In China's locked-down coronavirus city, grocery delivery is a lifeline
Reluctant to go outside for fear of catching the new coronavirus sweeping the Chinese city of Wuhan, Edward Wang found a lifeline: grocery delivery services provided by local retailers.
But with hundreds of thousands of other people in Wuhan also stuck inside their homes doing the same thing, and retailers struggling to get hold of their staff, the service became overloaded.
So for Wang, now in Canada after flying out of Wuhan on an evacuation flight, a daily ritual developed during his days on virtual lockdown in the city.
At the turn of midnight, grocery stores would open up their order book for the day’s deliveries, and he would pounce to place his order before all the delivery slots were taken by other customers.
“You have to be very quick,” he told Reuters by phone.
“Usually, if they release their inventory at midnight, the day before, you basically have to finish by 12:02 or 12:03, so within 2 or 3 minutes, otherwise, all the delivery schedules are booked up.”
“There are basically no delivery people working right now. Basically for those stores, it is just the store manager driving their own private car around the neighborhood trying to deliver groceries.”
Wang grew up in Canada, and has family in Wuhan, the city at the epicenter of the coronavirus outbreak. He was in Wuhan when the coronavirus outbreak hit.
Eventually, he left Wuhan on board a U.S.-chartered evacuation flight, and then, with other evacuees, he transferred to another plane that landed on Friday at a Canadian military base in Trenton, Ontario.
He recorded video footage on the plane after it landed, showing a Canadian immigration official, dressed in a face mask and goggles, addressing passengers.
The official said that on disembarking, they would go through a sanitary footbath, and would have to hand over their used face masks and be given fresh ones.
“Welcome home,” he said to the passengers.
The evacuees will now stay in quarantine in the Trenton military base for 14 days.

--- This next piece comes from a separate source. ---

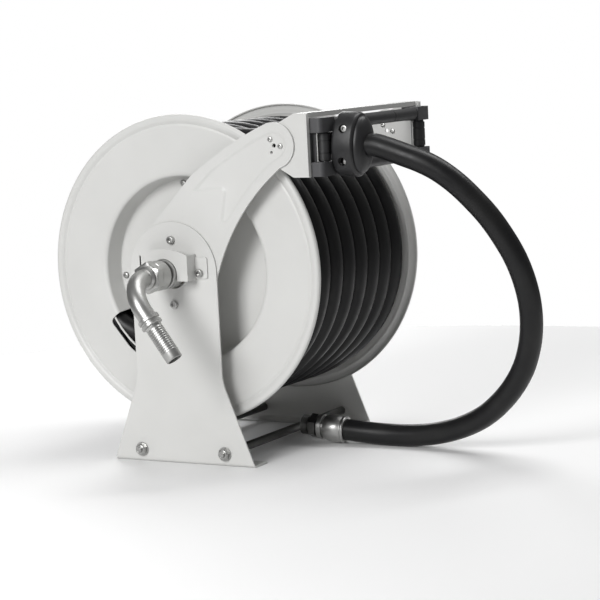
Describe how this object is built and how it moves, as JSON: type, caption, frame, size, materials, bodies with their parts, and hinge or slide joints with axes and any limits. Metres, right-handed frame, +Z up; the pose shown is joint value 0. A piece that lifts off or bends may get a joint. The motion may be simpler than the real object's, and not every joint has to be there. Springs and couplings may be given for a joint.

Wang said once he had been cleared as free of the virus by Canadian medical authorities, he planned to head to Vancouver, where his family has a home.
“I have not been in this kind of situation before, where I had to be evacuated from somewhere. You imagine things like this happening in war zones,” he said.
He said he had weighed his options before deciding to fly to Canada. In Wuhan, he could limit the chance of infection by avoiding contact with other people. By boarding a plane, he would potentially put himself in contact with people who were infected.
On balance, though, he decided to leave because he believed China’s healthcare services were struggling to cope.
“On the off chance that we do get sick, I’d rather get sick in Canada,” he said.